And they use the same meme, "The Gore Tax", that was used in the 1990s to oppose bringing free internet service to public schools and libraries.
http://online.wsj.com/article/SB116189804216505223.html?mod=googlenews_wsjThe Gore Tax
October 27, 2006
It's not every American politician who can go to Europe and have a tax named after him.
Earlier this month, Al Gore spent a day in Brussels to promote his eco-mentary, "An Inconvenient Truth," and give a talk. "Our planet has a fever, and the fever has been getting steadily higher," he said. "It is in fact a full-scale planetary emergency." Within days, apparently so taken with the former U.S. Vice President's message, this low country's politicians were rewriting its tax laws.

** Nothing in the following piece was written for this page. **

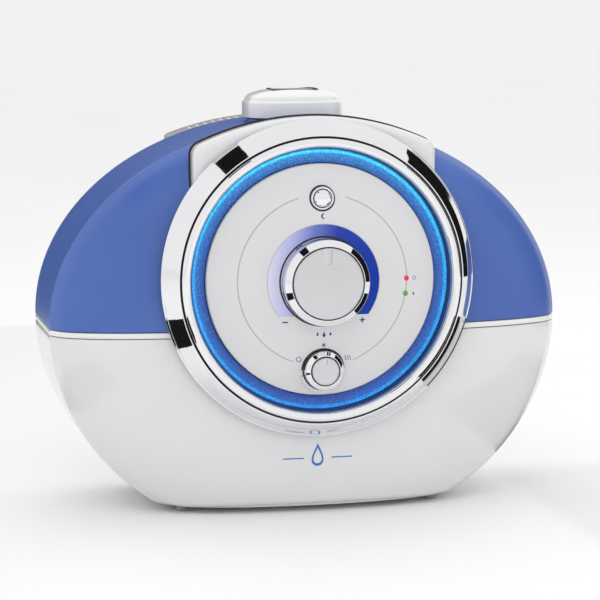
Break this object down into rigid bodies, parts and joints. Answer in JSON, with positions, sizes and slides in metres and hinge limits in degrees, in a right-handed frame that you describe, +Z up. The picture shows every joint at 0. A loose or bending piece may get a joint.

Prime Minister Guy Verhofstadt invoked his American visitor in proposing a new "environmentally friendly" tax on packages that would penalize users of aluminum or plastic and give them incentives to switch to paper or cardboard, whose production releases less CO2 into the atmosphere. The details have yet to be worked out, but the idea is for milk sold in, say, a plastic bottle, to cost more than milk sold in a cardboard container.
"We must take Al Gore's message seriously," Mr. Verhofstadt told parliament last week. The measure, introduced into the draft 2007 budget, was fast dubbed "the Gore tax." Also in the works are tax breaks for car pollution filters and deductions for energy-efficient investors.(more, if you really need to see how low the WSJ has sunk... )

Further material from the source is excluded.